**Set exercise**.
Return verbatim the inclusive range of lines running from the line that contains "make_patch(mouth_hinge)" to the line that contains "obj.matrix_parent_inverse = Matrix.Identity(4)". Omit every other line.

********************

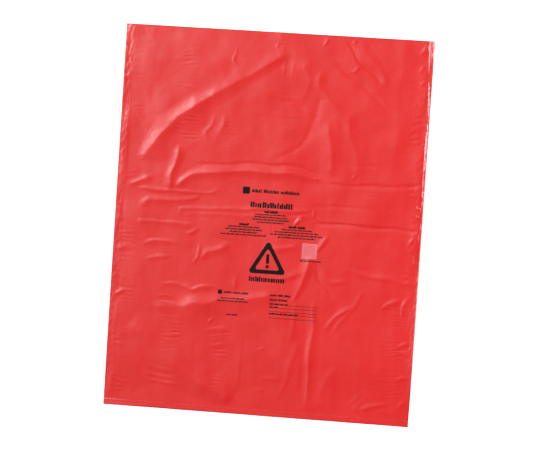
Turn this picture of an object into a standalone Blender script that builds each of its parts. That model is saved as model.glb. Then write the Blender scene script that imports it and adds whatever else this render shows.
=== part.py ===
"""Flat-laid plastic-film waste bag: a lay-flat film tube, folded at both sides, open at the mouth,
heat sealed near the bottom, with ink printed on its front wall and a square sterilising indicator.

Metres, +Z up. The bag lies on its back on z = 0, centred on the origin, with its mouth towards +Y and
its printed side up. The front wall turns about the top edge of the bottom seal to open the mouth.
"""

import math

import bpy

MM = 0.001

# The bag and its film.
BAG_WIDTH = 483 * MM
BAG_LENGTH = 603 * MM
FILM = 0.05 * MM  # one layer of film
INNER_HEIGHT = 5 * MM  # air between the two walls as the bag lies
JOINT_GAP = 0.3 * MM  # between pieces that are one film in the real bag

# The bottom: skirt, seal, and the stretch where the front wall rises from the seal.
SKIRT_LENGTH = 6.5 * MM
SEAL_WIDTH = 2.5 * MM
TOE_RUN = 26 * MM

# Print: a thin layer of ink just above the front wall.
INK = 0.1 * MM
INK_GAP = 0.1 * MM

# Measures that follow from the ones above.
HALF_WIDTH = BAG_WIDTH / 2
HALF_LENGTH = BAG_LENGTH / 2
CREASE_X = BAG_WIDTH / 6  # the bag is stored folded in three across its width
SKIRT_TOP_Y = -HALF_LENGTH + SKIRT_LENGTH
SEAL_LOW_Y = SKIRT_TOP_Y + JOINT_GAP
HINGE_Y = SEAL_LOW_Y + SEAL_WIDTH
HINGE_Z = 2 * FILM
BODY_LOW_Y = HINGE_Y + JOINT_GAP  # where both walls start
TOE_TOP_Y = HINGE_Y + TOE_RUN
FRONT_Z = FILM + INNER_HEIGHT  # underside of the front wall
FRONT_TOP_Z = FRONT_Z + FILM
WALL_HALF_WIDTH = HALF_WIDTH - FILM - JOINT_GAP  # the walls stop short of the side folds

# Colours, linear: (red, green, blue), then roughness.
FILM_RED = ((0.78, 0.045, 0.040), 0.30)
BACK_RED = ((0.74, 0.038, 0.034), 0.32)
FOLD_RED = ((0.66, 0.018, 0.014), 0.28)
SEAL_RED = ((0.80, 0.075, 0.070), 0.45)
SKIRT_RED = ((0.72, 0.030, 0.026), 0.35)
INK_BLACK = ((0.012, 0.010, 0.010), 0.55)
INK_SOFT = ((0.060, 0.014, 0.012), 0.60)
PATCH_PINK = ((0.82, 0.25, 0.24), 0.50)

# The layout of the print, in millimetres from the bag's centre.
PRINT_X = 5
NOTE_PITCH = 4.1  # from one small line to the next
NOTE_HEIGHT = 1.6
HEADING_HEIGHT = 2.6
CENTRE_NOTE = {"x": 5, "top": 19.6, "heading": 21, "lines": (49, 52, 58, 42)}
LEFT_NOTE = {"x": -36.5, "top": -1.8, "heading": 15, "lines": (50, 58, 43, 72)}
RIGHT_NOTE = {"x": 46.8, "top": -1.8, "heading": 26, "lines": (47, 69, 83, 58)}
EMBLEM_CENTRE = (4.5, -54)
EMBLEM_SIDE = 62  # of the triangle before its corners are rounded
EMBLEM_STROKE = 5.6
PATCH_CENTRE = (69, -36.8)
PATCH_SIDE = 23.5
FORM_LEFT, FORM_RIGHT = 12, 87.5


def clear_scene():
    for item in list(bpy.data.objects):
        bpy.data.objects.remove(item)


def make_collection(name):
    collection = bpy.data.collections.new(name)
    bpy.context.scene.collection.children.link(collection)
    return collection


def make_material(name, finish):
    colour, roughness = finish
    material = bpy.data.materials.new(name)
    material.use_nodes = True
    shader = material.node_tree.nodes["Principled BSDF"]
    shader.inputs["Base Color"].default_value = (*colour, 1)
    shader.inputs["Roughness"].default_value = roughness
    shader.inputs["Metallic"].default_value = 0
    return material


def add_piece(piece, name, finish, parent=None):
    """Names the piece, gives it its own material, and puts it in the bag's collection."""
    piece.name = name
    piece.data.name = name
    piece.data.materials.clear()
    piece.data.materials.append(make_material(name + "_finish", finish))
    for collection in list(piece.users_collection):
        collection.objects.unlink(piece)
    bag_collection.objects.link(piece)
    if parent is not None:
        piece.parent = parent
        piece.location -= parent.location
    return piece


def plate(name, finish, low, high, parent=None, lean=0):
    """A flat plate that fills the box from low to high, then leans about X by that angle."""
    centre = [(a + b) / 2 for a, b in zip(low, high)]
    size = [b - a for a, b in zip(low, high)]
    bpy.ops.mesh.primitive_cube_add(size=1, location=centre)
    piece = bpy.context.object
    piece.scale = size
    bpy.ops.object.transform_apply(location=False, rotation=False, scale=True)
    piece.rotation_euler[0] = lean
    return add_piece(piece, name, finish, parent)


def outline(name, finish, loops, thickness, location, parent):
    """A flat solid between outlines: each loop is a list of (x, y), and an inner loop is a hole."""
    curve = bpy.data.curves.new(name, "CURVE")
    curve.dimensions = "2D"
    curve.fill_mode = "BOTH"
    curve.extrude = thickness / 2
    for loop in loops:
        spline = curve.splines.new("POLY")
        spline.points.add(len(loop) - 1)
        spline.use_cyclic_u = True
        for point, (x, y) in zip(spline.points, loop):
            point.co = (x, y, 0, 1)
    piece = bpy.data.objects.new(name, curve)
    bpy.context.scene.collection.objects.link(piece)
    piece.location = location
    return add_piece(piece, name, finish, parent)


def rounded_triangle(side, corner, steps=6):
    """The outline of an upright equal-sided triangle about its centroid, its corners rounded."""
    circumradius = side / math.sqrt(3)
    points = []
    for k in range(3):
        towards = math.radians(90 + 120 * k)
        reach = circumradius - 2 * corner
        cx, cy = reach * math.cos(towards), reach * math.sin(towards)
        for step in range(steps + 1):
            angle = towards + math.radians(-60 + 120 * step / steps)
            points.append((cx + corner * math.cos(angle), cy + corner * math.sin(angle)))
    return points


def make_back_wall():
    """The layer of film that the bag lies on, between the side folds."""
    plate(
        "back_panel",
        BACK_RED,
        (-WALL_HALF_WIDTH, BODY_LOW_Y, 0),
        (WALL_HALF_WIDTH, HALF_LENGTH, FILM),
    )


def make_side_fold(name, side):
    """One folded edge of the tube: an upright strip that tapers down to the seal."""
    outer, inner = side * HALF_WIDTH, side * (HALF_WIDTH - FILM)
    profile = (
        (BODY_LOW_Y, 0),
        (HALF_LENGTH, 0),
        (HALF_LENGTH, FRONT_TOP_Z),
        (TOE_TOP_Y, FRONT_TOP_Z),
        (BODY_LOW_Y, HINGE_Z),
    )
    piece = outline(name, FOLD_RED, [profile], FILM, ((outer + inner) / 2, 0, 0), None)
    piece.rotation_euler = (math.radians(90), 0, math.radians(90))


def make_bottom():
    """The heat-sealed band, and the two loose layers of film below it."""
    plate("bottom_seal", SEAL_RED, (-HALF_WIDTH, SEAL_LOW_Y, 0), (HALF_WIDTH, HINGE_Y, 2 * FILM))
    plate("skirt_back_layer", SKIRT_RED, (-HALF_WIDTH, -HALF_LENGTH, 0), (HALF_WIDTH, SKIRT_TOP_Y, FILM))
    low = FILM + JOINT_GAP
    plate(
        "skirt_front_layer",
        SKIRT_RED,
        (-HALF_WIDTH, -HALF_LENGTH, low),
        (HALF_WIDTH, SKIRT_TOP_Y, low + FILM),
    )


def make_front_wall(hinge):
    """The printed layer: a toe that rises from the seal, then three strips between the creases."""
    rise = FRONT_Z - HINGE_Z
    slope = math.atan2(rise, TOE_RUN)
    length = math.hypot(rise, TOE_RUN) - 2 * JOINT_GAP
    middle_y = HINGE_Y + TOE_RUN / 2
    middle_z = HINGE_Z + rise / 2 + FILM
    plate(
        "front_toe",
        FILM_RED,
        (-WALL_HALF_WIDTH, middle_y - length / 2, middle_z - FILM / 2),
        (WALL_HALF_WIDTH, middle_y + length / 2, middle_z + FILM / 2),
        hinge,
        slope,
    )
    strip_edges = {
        "front_left_panel": (-WALL_HALF_WIDTH, -CREASE_X - JOINT_GAP / 2),
        "front_centre_panel": (-CREASE_X + JOINT_GAP / 2, CREASE_X - JOINT_GAP / 2),
        "front_right_panel": (CREASE_X + JOINT_GAP / 2, WALL_HALF_WIDTH),
    }
    for name, (left, right) in strip_edges.items():
        low = (left, TOE_TOP_Y + JOINT_GAP, FRONT_Z)
        plate(name, FILM_RED, low, (right, HALF_LENGTH, FRONT_TOP_Z), hinge)


def ink_bar(name, hinge, left, right, y, height, finish=INK_BLACK):
    """A printed bar, in millimetres: its ends, its middle height on the bag, and its own height."""
    low_z = FRONT_TOP_Z + INK_GAP
    low = (left * MM, (y - height / 2) * MM, low_z)
    return plate(name, finish, low, (right * MM, (y + height / 2) * MM, low_z + INK), hinge)


def centred_bar(name, hinge, x, y, width, height, finish=INK_BLACK):
    return ink_bar(name, hinge, x - width / 2, x + width / 2, y, height, finish)


def make_note(prefix, hinge, note):
    """A short bold heading over small lines of differing width, all centred."""
    centred_bar(prefix + "_heading", hinge, note["x"], note["top"], note["heading"], HEADING_HEIGHT)
    for number, width in enumerate(note["lines"], 1):
        y = note["top"] - NOTE_PITCH * number
        centred_bar(f"{prefix}_line_{number}", hinge, note["x"], y, width, NOTE_HEIGHT, INK_SOFT)


def make_emblem(hinge):
    """A plain triangle outline around an upright bar and a dot, with a wide bar under it."""
    z = FRONT_TOP_Z + INK_GAP + INK / 2
    place = (EMBLEM_CENTRE[0] * MM, EMBLEM_CENTRE[1] * MM - EMBLEM_SIDE * MM / 12, z)
    outer = rounded_triangle(EMBLEM_SIDE * MM, 4.4 * MM)
    inner_side = (EMBLEM_SIDE - 2 * math.sqrt(3) * EMBLEM_STROKE) * MM
    inner = rounded_triangle(inner_side, 1.4 * MM)
    outline("emblem_triangle", INK_BLACK, [outer, inner], INK, place, hinge)
    centred_bar("emblem_bar", hinge, EMBLEM_CENTRE[0], EMBLEM_CENTRE[1] + 0.5, 4.8, 15)
    dot_place = (EMBLEM_CENTRE[0] * MM, (EMBLEM_CENTRE[1] - 11.6) * MM, z)
    bpy.ops.mesh.primitive_cylinder_add(vertices=24, radius=2.6 * MM, depth=INK, location=dot_place)
    add_piece(bpy.context.object, "emblem_dot", INK_BLACK, hinge)
    centred_bar("emblem_caption", hinge, PRINT_X, -85.8, 56, 8.4)


def make_patch(hinge):
    """The square steam indicator and the small line under it."""
    centred_bar("indicator_patch", hinge, *PATCH_CENTRE, PATCH_SIDE, PATCH_SIDE, PATCH_PINK)
    ink_bar("indicator_line", hinge, 55, 88, -52.8, NOTE_HEIGHT, INK_SOFT)


def make_header(hinge):
    """A plain square and name bar, and the title bar under them."""
    centred_bar("header_square", hinge, -36, 52, 11, 11)
    ink_bar("header_name_bar", hinge, -27, 47, 52, 5.2)
    ink_bar("title_bar", hinge, -28, 38, 30.4, 8.6)


def make_maker_block(hinge):
    """The small block at the lower left: a square, a name bar and three address lines."""
    centred_bar("maker_square", hinge, -67, -110, 6.5, 6.5)
    ink_bar("maker_name_bar", hinge, -61, -22.5, -110, 3.2)
    ink_bar("maker_line_1", hinge, -65, -28, -119.6, NOTE_HEIGHT, INK_SOFT)
    ink_bar("maker_line_2", hinge, -70.5, -22.5, -123.7, NOTE_HEIGHT, INK_SOFT)
    ink_bar("origin_line", hinge, -55.5, -37.5, -145.2, NOTE_HEIGHT, INK_SOFT)


def make_form(hinge):
    """The form at the lower right: two item lines, then labels and ruled lines to write on."""
    ink_bar("item_line_1", hinge, FORM_LEFT, 44.5, -109.7, 3.4)
    ink_bar("item_line_2", hinge, FORM_LEFT, 39, -116.9, 3.4)
    ink_bar("form_label_1", hinge, FORM_LEFT, 41, -123.8, 1.9)
    ink_bar("form_label_2", hinge, FORM_LEFT, 26.4, -128.7, 1.9)
    ink_bar("form_label_3", hinge, FORM_LEFT, 58, -139.2, 1.9)
    rules = ((42, -124.6), (27.4, -129.6), (FORM_LEFT, -135.4), (59, -140), (FORM_LEFT, -145.7))
    for number, (left, y) in enumerate(rules, 1):
        ink_bar(f"form_rule_{number}", hinge, left, FORM_RIGHT, y, 0.6, INK_SOFT)


clear_scene()
bag_collection = make_collection("film_waste_bag")
mouth_hinge = bpy.data.objects.new("mouth_hinge", None)
bag_collection.objects.link(mouth_hinge)
mouth_hinge.location = (0, HINGE_Y, HINGE_Z)

make_back_wall()
make_side_fold("left_side_fold", -1)
make_side_fold("right_side_fold", 1)
make_bottom()
make_front_wall(mouth_hinge)
make_header(mouth_hinge)
make_note("centre_note", mouth_hinge, CENTRE_NOTE)
make_note("left_note", mouth_hinge, LEFT_NOTE)
make_note("right_note", mouth_hinge, RIGHT_NOTE)
make_emblem(mouth_hinge)
make_patch(mouth_hinge)
make_maker_block(mouth_hinge)
make_form(mouth_hinge)
bpy.context.view_layer.update()
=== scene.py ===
"""The looks of the flat-laid film waste bag: its film with every fold and ripple, its seal and skirt,
and its print, which lies on the film.

Metres, +Z up, in the CAD model's frame: the bag lies on z = 0, its mouth is towards +Y, and its print
faces up. The film's shape is one height field over the bag. Its layout, and that of the folds, is given
in millimetres from the bag's centre.
"""

import math

import bpy
import numpy as np
from mathutils import Euler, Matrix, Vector


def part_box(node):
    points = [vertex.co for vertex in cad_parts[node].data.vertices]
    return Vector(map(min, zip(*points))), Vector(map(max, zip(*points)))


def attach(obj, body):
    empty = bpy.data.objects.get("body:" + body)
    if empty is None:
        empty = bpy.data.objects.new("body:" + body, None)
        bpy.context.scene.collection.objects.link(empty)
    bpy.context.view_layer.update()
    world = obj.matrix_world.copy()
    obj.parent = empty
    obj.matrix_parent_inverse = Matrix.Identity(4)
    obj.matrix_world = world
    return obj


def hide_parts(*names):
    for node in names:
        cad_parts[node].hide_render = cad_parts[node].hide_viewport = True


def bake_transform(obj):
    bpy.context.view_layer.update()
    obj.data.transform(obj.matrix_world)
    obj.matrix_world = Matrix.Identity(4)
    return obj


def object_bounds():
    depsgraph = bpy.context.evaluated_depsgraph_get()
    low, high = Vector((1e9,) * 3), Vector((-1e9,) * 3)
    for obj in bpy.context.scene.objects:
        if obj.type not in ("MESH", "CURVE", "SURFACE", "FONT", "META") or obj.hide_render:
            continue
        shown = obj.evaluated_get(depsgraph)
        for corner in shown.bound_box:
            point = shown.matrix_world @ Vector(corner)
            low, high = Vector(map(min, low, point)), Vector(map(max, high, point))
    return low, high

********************

**Correct response**.
make_patch(mouth_hinge)
make_maker_block(mouth_hinge)
make_form(mouth_hinge)
bpy.context.view_layer.update()
=== scene.py ===
"""The looks of the flat-laid film waste bag: its film with every fold and ripple, its seal and skirt,
and its print, which lies on the film.

Metres, +Z up, in the CAD model's frame: the bag lies on z = 0, its mouth is towards +Y, and its print
faces up. The film's shape is one height field over the bag. Its layout, and that of the folds, is given
in millimetres from the bag's centre.
"""

import math

import bpy
import numpy as np
from mathutils import Euler, Matrix, Vector


def part_box(node):
    points = [vertex.co for vertex in cad_parts[node].data.vertices]
    return Vector(map(min, zip(*points))), Vector(map(max, zip(*points)))


def attach(obj, body):
    empty = bpy.data.objects.get("body:" + body)
    if empty is None:
        empty = bpy.data.objects.new("body:" + body, None)
        bpy.context.scene.collection.objects.link(empty)
    bpy.context.view_layer.update()
    world = obj.matrix_world.copy()
    obj.parent = empty
    obj.matrix_parent_inverse = Matrix.Identity(4)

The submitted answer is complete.